作者
Minjing Dai,Rundong Yang,Weiyang Yu,Peiqing Cai,X J Wang
摘要
ABSTRACT Optical logic gates (OLGs) serve as a key technology for overcoming the performance limitations of traditional electronic computing, by utilizing photons for information processing. They offer ultrafast response, low thermal loss, broad bandwidth, and strong resistance to electromagnetic interference, paving the way for next‐generation computing systems. This paper systematically reviews recent advancements in OLGs, focusing on their functions, mechanisms, materials, performance and applications. The paper introduces basic optical operations and discusses three major mechanisms: 1) Photoelectric regulation, including photovoltaic, photoconductive, photogating, and negative photoconductive effect; 2) All‐optical regulation, encompassing linear interference, optical diffraction neural network, nonlinear refractive index modulation, absorption regulation, and frequency conversion; 3) Luminescence regulation, involving various luminescence behaviors such as fluorescence, up‐conversion luminescence, phosphorescence, and chemiluminescence.
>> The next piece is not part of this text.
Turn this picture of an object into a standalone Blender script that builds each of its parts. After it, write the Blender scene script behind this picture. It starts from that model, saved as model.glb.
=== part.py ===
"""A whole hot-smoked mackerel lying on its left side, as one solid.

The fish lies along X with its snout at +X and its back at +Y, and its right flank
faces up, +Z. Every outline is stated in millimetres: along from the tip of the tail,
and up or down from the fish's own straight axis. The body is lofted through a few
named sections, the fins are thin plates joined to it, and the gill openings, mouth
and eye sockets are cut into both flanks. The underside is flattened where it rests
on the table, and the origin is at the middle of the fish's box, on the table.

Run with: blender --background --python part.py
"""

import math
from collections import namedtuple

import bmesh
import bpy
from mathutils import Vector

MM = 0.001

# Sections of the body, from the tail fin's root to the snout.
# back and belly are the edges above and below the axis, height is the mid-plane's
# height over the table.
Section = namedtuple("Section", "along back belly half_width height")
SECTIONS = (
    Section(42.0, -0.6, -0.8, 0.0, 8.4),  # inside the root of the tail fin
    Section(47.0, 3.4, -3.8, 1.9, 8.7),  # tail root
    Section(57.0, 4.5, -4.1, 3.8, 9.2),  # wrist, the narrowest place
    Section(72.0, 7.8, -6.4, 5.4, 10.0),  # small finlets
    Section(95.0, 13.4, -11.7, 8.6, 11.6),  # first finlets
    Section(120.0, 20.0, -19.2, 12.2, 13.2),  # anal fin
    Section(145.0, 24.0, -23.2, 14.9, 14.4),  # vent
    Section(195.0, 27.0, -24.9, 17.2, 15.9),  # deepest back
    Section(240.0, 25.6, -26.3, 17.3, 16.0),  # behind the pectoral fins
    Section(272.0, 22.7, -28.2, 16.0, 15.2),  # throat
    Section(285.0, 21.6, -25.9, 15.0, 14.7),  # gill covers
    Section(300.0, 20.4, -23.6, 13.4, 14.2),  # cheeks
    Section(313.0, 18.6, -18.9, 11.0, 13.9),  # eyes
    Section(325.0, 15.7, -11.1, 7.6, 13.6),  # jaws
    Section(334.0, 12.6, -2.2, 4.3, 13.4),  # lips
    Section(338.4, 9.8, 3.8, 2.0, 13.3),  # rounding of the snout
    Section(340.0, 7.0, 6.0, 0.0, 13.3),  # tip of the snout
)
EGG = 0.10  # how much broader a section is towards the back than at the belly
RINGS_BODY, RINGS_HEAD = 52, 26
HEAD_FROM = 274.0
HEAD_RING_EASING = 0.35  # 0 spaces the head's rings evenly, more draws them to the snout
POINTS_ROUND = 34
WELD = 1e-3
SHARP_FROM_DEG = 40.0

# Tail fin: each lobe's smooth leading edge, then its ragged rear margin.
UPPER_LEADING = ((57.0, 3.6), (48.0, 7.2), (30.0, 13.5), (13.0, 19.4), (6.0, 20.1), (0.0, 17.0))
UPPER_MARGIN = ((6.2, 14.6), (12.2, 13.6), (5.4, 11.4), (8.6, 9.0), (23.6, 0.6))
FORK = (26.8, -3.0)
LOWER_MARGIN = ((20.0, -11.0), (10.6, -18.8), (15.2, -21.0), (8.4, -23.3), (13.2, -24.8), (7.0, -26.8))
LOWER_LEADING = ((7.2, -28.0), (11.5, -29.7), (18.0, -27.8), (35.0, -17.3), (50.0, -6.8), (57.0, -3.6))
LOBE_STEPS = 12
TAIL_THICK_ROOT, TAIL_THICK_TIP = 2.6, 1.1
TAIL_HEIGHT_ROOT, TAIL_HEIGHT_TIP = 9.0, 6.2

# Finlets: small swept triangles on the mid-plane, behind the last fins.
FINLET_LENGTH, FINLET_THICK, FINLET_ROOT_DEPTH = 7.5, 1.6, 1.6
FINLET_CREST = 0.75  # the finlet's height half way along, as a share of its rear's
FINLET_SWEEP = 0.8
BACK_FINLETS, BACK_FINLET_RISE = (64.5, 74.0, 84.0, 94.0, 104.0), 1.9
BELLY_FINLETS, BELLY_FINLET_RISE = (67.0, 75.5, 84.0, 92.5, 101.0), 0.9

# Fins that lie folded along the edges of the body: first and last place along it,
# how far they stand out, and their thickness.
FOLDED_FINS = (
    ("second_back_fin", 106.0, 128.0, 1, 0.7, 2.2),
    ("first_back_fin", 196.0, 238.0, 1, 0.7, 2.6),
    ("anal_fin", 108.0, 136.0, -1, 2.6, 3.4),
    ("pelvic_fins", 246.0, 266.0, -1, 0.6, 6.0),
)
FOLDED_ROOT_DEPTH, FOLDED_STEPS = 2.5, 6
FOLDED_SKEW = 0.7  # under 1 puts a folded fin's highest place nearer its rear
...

Regarding material platforms, the paper reviews advanced materials used in OLGs construction, such as chalcogenide glass, two‐dimensional materials, bipolar response materials, phase‐change materials, micro‐nano photonic structures, luminescent materials, as well as organic materials. Furthermore, the paper summarizes the performance of OLGs in terms of on‐off ratio, operation speed, integration level, and energy consumption, and distinguishes their characteristics in different application scenarios. Finally, the potential and future challenges of OLGs in advancing all‐optical information processing technology is explored.